Task instructions
In the listing below, locate the lines that hold "model" and copy them.

Dataset section

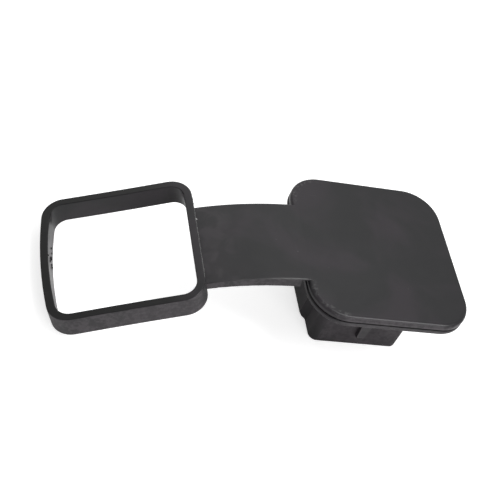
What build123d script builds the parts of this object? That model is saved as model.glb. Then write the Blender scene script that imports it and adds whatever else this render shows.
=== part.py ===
from build123d import *
import os
from math import asin, atan2, cos, degrees, hypot, radians, sin, tan

# Hitch receiver cover, one soft moulding: a square cap whose hollow plug fills the end of a
# square receiver tube, a flat strap, and a square loop that hooks over the outside of the tube.
# X runs along the cover from the loop to the cap, Y across it, Z up with the plug's rim on Z = 0.

# The tube that the cover fits
tube_inside = 50.8
tube_outside = 63.5

# Cap: a plate with a rounded edge, over a groove and a lip
cap_length = 81.0
cap_width = 86.0
cap_corner = 17.5
cap_round = 1.8
cap_side = 1.4
groove_height = 0.8
groove_depth = 2.0
lip_height = 2.0
edge_round = 0.4

# Plug under the cap, open at its rim, a little oversize over its pads so that it grips
plug_squeeze = 2.0
plug_depth = 38.0
plug_wall = 3.0
plug_corner = 4.0
pad_thickness = 2.9
rim_round = 0.5
hollow_corner = 1.0

# Grip pads on the left and right walls, wedges on the front and back walls
pad_outer_width = 17.0
pad_base_width = 25.0
pad_above_rim = 1.2
pad_lead_in = 1.0
wedge_top_width = 9.0
wedge_low_width = 3.8
wedge_above_rim = 7.5
wedge_ramp = 0.8
wedge_thickness = 2.4
wedge_low_thickness = 2.0

# Strap: an arc that droops from the cap to the loop and thins towards the loop
strap_length = 47.5
strap_width = 45.8
strap_cap_thickness = 5.8
strap_loop_thickness = 4.2
strap_start_angle = 5.0
strap_end_angle = 21.5
strap_round = 0.6

# Hinge: a slot across the underside where only a thin skin joins the strap to the cap
hinge_gap = 3.0
hinge_skin = 0.9
hinge_overlap = 2.6
hinge_slope = 2.5

# Loop: a frame of thin upright walls, its far side bowed outwards and its long sides drawn in,
# a little short inside so that it stretches over the tube
loop_wall = 3.7
loop_stretch = 1.4
loop_slack = 0.1
loop_depth = 11.4
loop_corner = 10.5
loop_bow = 2.8
loop_pinch = 0.3

# Places worked out from the sizes above
plug_side = tube_inside + plug_squeeze - 2 * pad_thickness
loop_length = tube_outside - loop_stretch + 2 * loop_wall
loop_width = tube_outside + loop_slack + 2 * loop_wall
lip_bottom = plug_depth
groove_bottom = lip_bottom + lip_height
plate_bottom = groove_bottom + groove_height
cap_top = plate_bottom + cap_side + cap_round
cap_left = -cap_length / 2
half_plug = plug_side / 2
hinge_x = cap_left + cap_round
strap_x = cap_left - hinge_gap
strap_z = cap_top - (hinge_x - strap_x) * tan(radians(hinge_slope))


def strap_point(along, below):
    """Point on the strap's side view, at a share of its length and a depth under its top."""
    start = radians(strap_start_angle)
    turn = radians(strap_end_angle - strap_start_angle)
    radius = (strap_length - hinge_gap) / turn
    angle = start + turn * along
    x = strap_x - radius * (sin(angle) - sin(start)) + below * sin(angle)
    z = strap_z - radius * (cos(start) - cos(angle)) - below * cos(angle)
    return (x, z)


def strap_thickness(along):
    """Thickness of the strap at a share of its length, even change from cap to loop."""
    return strap_cap_thickness + (strap_loop_thickness - strap_cap_thickness) * along


def loop_tilt():
    """Droop of the loop, in degrees, at which its far lower edge is level with the rim."""
    height = strap_point(1, 0)[1]
    reach = loop_length + loop_bow
    return degrees(asin(height / hypot(reach, strap_loop_thickness))
                   - atan2(strap_loop_thickness, reach))


def slab(length, width, corner, bottom, height):
    """Rounded rectangular slab centred on the cap."""
    return Pos(0, 0, bottom) * extrude(RectangleRounded(length, width, corner), height)


def cap():
    """Plate with a rounded edge, groove and lip, one over the other."""
    lip = slab(cap_length, cap_width, cap_corner, lip_bottom, lip_height)
    lip = fillet(lip.faces().sort_by(Axis.Z)[0].edges(), edge_round)
    lip = chamfer(lip.faces().sort_by(Axis.Z)[-1].edges(), edge_round)
    neck = slab(cap_length - 2 * groove_depth, cap_width - 2 * groove_depth,
                cap_corner - groove_depth, lip_bottom + lip_height / 2, groove_height + lip_height)
    plate = slab(cap_length, cap_width, cap_corner, plate_bottom, cap_side + cap_round)
    plate = chamfer(plate.faces().sort_by(Axis.Z)[0].edges(), edge_round)
    plate = fillet(plate.faces().sort_by(Axis.Z)[-1].edges(), cap_round)
    return lip + neck + plate


def plug_walls():
    """Square sleeve with a rounded rim."""
    sleeve = slab(plug_side, plug_side, plug_corner, 0, plug_depth + edge_round)
    return fillet(sleeve.faces().sort_by(Axis.Z)[0].edges(), rim_round)


def plug_hollow():
    """Space inside the plug, from the rim up to the underside of the cap."""
    side = plug_side - 2 * plug_wall
    hollow = slab(side, side, plug_corner - plug_wall, -edge_round, plug_depth + edge_round)
    return chamfer(hollow.faces().sort_by(Axis.Z)[-1].edges(), hollow_corner)


def grip_pad():
    """Raised pad on the wall that faces +X, bevelled at both ends and at its lower edge."""
    overlap = plug_wall / 2
    plan = Polygon((half_plug - overlap, -pad_base_width / 2),
                   (half_plug, -pad_base_width / 2),
                   (half_plug + pad_thickness, -pad_outer_width / 2),
                   (half_plug + pad_thickness, pad_outer_width / 2),
                   (half_plug, pad_base_width / 2),
                   (half_plug - overlap, pad_base_width / 2), align=None)
    pad = Pos(0, 0, pad_above_rim) * extrude(plan, lip_bottom + edge_round - pad_above_rim)
    low_edges = pad.faces().sort_by(Axis.Z)[0].edges().sort_by(Axis.X)[-1]
    return chamfer(low_edges, pad_lead_in)


def grip_wedge():
    """Raised wedge on the wall that faces +Y, narrower and thinner towards the rim."""
    top = lip_bottom + edge_round
    overlap = plug_wall / 2
    front = Plane.XZ * Polygon((-wedge_top_width / 2, top), (wedge_top_width / 2, top),
                               (wedge_low_width / 2, wedge_above_rim),
                               (-wedge_low_width / 2, wedge_above_rim), align=None)
    front = extrude(front, plug_side, both=True)
    outer = half_plug + wedge_thickness
    side = Plane.YZ * Polygon((half_plug - overlap, top), (outer, top),
                              (outer, wedge_above_rim + wedge_ramp),
                              (half_plug + wedge_low_thickness, wedge_above_rim),
                              (half_plug - overlap, wedge_above_rim), align=None)
    return front & extrude(side, wedge_top_width, both=True)


def strap():
    """Curved strap and its hinge skin, one side view pulled out to both sides, edges rounded."""
    inside_wall = loop_wall / 2
    tilt = radians(loop_tilt())
    top = [strap_point(share, 0) for share in (0, 0.5, 1)]
    low = [strap_point(share, strap_thickness(share)) for share in (0, 0.5, 1)]
    inner = [(x - inside_wall * cos(tilt), z - inside_wall * sin(tilt)) for x, z in (top[2], low[2])]
    skin_end = (hinge_x, cap_top)
    skin_inside = (cap_left + hinge_overlap, cap_top - hinge_skin / 2)
    skin_under = (cap_left + hinge_overlap, cap_top - hinge_skin)
    slot_top = strap_point(0, hinge_skin)
    lines = [Line(skin_end, top[0]), ThreePointArc(*top), Line(top[2], inner[0]),
             Line(inner[0], inner[1]), Line(inner[1], low[2]), ThreePointArc(*reversed(low)),
             Line(low[0], slot_top), Line(slot_top, skin_under),
             Line(skin_under, skin_inside), Line(skin_inside, skin_end)]
    side = Plane.XZ * make_face(Curve() + lines)
    body = extrude(side, strap_width / 2, both=True)
    arcs = body.edges().filter_by(GeomType.CIRCLE)
    return fillet(arcs, strap_round)


def loop_outline(inset):
    """Plan of the loop, drawn in from its outside by the inset, corners rounded."""
    near = -inset
    far = -loop_length + inset
    half = loop_width / 2 - inset
    middle = (near + far) / 2
    waist = half - loop_pinch
    lines = [ThreePointArc((far, half), (middle, waist), (near, half)),
             Line((near, half), (near, -half)),
             ThreePointArc((near, -half), (middle, -waist), (far, -half)),
             ThreePointArc((far, -half), (far - loop_bow, 0), (far, half))]
    face = make_face(Curve() + lines)
    return fillet(face.vertices(), loop_corner - inset)


def loop():
    """Frame of upright walls, tilted down at the end of the strap and flush with its underside."""
    frame = extrude(loop_outline(0) - loop_outline(loop_wall), loop_depth)
    frame = fillet(frame.faces().sort_by(Axis.Z)[0].edges(), edge_round)
    frame = fillet(frame.faces().sort_by(Axis.Z)[-1].edges(), edge_round)
    end_x, end_z = strap_point(1, 0)
    return Pos(end_x, 0, end_z) * Rot(0, -loop_tilt(), 0) * Pos(0, 0, -strap_loop_thickness) * frame


def receiver_cover():
    """The whole moulding, with the middle of its length on X = 0."""
    body = cap() + plug_walls()
    for turn in (0, 180):
        body += Rot(0, 0, turn) * grip_pad()
        body += Rot(0, 0, turn) * grip_wedge()
    body -= plug_hollow()
    body += [strap(), loop()]
    return Pos(-body.bounding_box().center().X, 0, 0) * body


os.makedirs("parts", exist_ok=True)
cover = receiver_cover()
cover.label = "receiver_cover"
export_step(cover, "parts/receiver_cover.step")
print("size", cover.bounding_box().size, "solids", len(cover.solids()), "volume", cover.volume)
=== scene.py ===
import math

import bpy
import numpy as np
from mathutils import Matrix, Vector


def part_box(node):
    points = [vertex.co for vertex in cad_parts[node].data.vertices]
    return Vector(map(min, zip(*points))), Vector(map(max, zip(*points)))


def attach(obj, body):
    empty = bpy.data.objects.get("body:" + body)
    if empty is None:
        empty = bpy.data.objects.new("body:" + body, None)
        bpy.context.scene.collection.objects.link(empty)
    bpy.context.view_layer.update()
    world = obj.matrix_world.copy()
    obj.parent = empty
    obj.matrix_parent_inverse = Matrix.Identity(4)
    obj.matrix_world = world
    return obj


# Hitch receiver cover in satin black rubber: cap with plug, strap and retaining loop in one
# moulding. All lengths are in metres, with the cover's open plug rim on Z = 0.

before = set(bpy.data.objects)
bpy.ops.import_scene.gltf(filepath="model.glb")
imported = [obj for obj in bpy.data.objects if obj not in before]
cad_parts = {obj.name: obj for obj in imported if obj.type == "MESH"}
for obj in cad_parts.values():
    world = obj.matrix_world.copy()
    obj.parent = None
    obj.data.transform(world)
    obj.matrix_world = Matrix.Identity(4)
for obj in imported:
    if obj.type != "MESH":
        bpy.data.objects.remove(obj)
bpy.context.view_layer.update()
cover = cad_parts["receiver_cover"]
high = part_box("receiver_cover")[1]

# Sizes of the cap, plug and strap that places in this script are worked out from
CAP_LENGTH = 0.081
CAP_LEFT_TOP = Vector((high.x - CAP_LENGTH, 0.0, high.z))
CAP_CORNER_RADIUS = 0.0175
CAP_CORNER_X = CAP_LEFT_TOP.x + CAP_CORNER_RADIUS
CAP_CORNER_Y = high.y - CAP_CORNER_RADIUS
CAP_ROUND = 0.0018
CAP_THICKNESS = 0.0060
LIP_BOTTOM = high.z - CAP_THICKNESS
WEDGE_FACE = 0.0259
STRAP_HALF_WIDTH = 0.0229

# Loop, whose own frame starts under the strap's end: along it, across it and up its walls
LOOP_TILT = math.radians(24.34)
LOOP_ROOT = CAP_LEFT_TOP + Vector((-0.04443, 0.0, -0.01420))
LOOP_ALONG = Vector((math.cos(LOOP_TILT), 0.0, math.sin(LOOP_TILT)))
LOOP_UP = Vector((-math.sin(LOOP_TILT), 0.0, math.cos(LOOP_TILT)))
LOOP_LENGTH = 0.0695
LOOP_DEPTH = 0.0114
LOOP_WALL = 0.0037
LOOP_BOW = 0.0028
LOOP_HALF_INSIDE = 0.0318
LOOP_MIDDLE = LOOP_ROOT - LOOP_ALONG * (LOOP_LENGTH / 2) + LOOP_UP * (LOOP_DEPTH / 2)

# Moulding flash along the upper edge of the loop's near wall: a mean height, then waves of a
# share of the full height, each with its radians per metre and its start
FLASH_HALF_LENGTH = 0.0245
FLASH_HEIGHT = 0.00040
FLASH_THICKNESS = 0.00022
FLASH_TAPER = 3.0
FLASH_SINK = 0.00022
FLASH_STEPS = 181
FLASH_MEAN = 0.48
FLASH_WAVES = ((0.26, 2100.0, 0.0), (0.20, 4700.0, 1.0), (0.18, 900.0, 2.0))
FLASH_LEAST = 0.05
FLASH_FADE = 8.0
FLASH_LEAN = math.radians(45.0)

# Nib, the one long sliver of the flash
NIB_ACROSS = 0.0098
NIB_LENGTH = 0.0012
NIB_RADIUS = 0.00038
NIB_TIP = 0.2
NIB_BEND = 1.3
NIB_DROP = 0.5
NIB_DRIFT = 0.25
NIB_FLATNESS = 0.6
NIB_RINGS = 17
NIB_POINTS = 10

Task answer
What build123d script builds the parts of this object? That model is saved as model.glb. Then write the Blender scene script that imports it and adds whatever else this render shows.
bpy.ops.import_scene.gltf(filepath="model.glb")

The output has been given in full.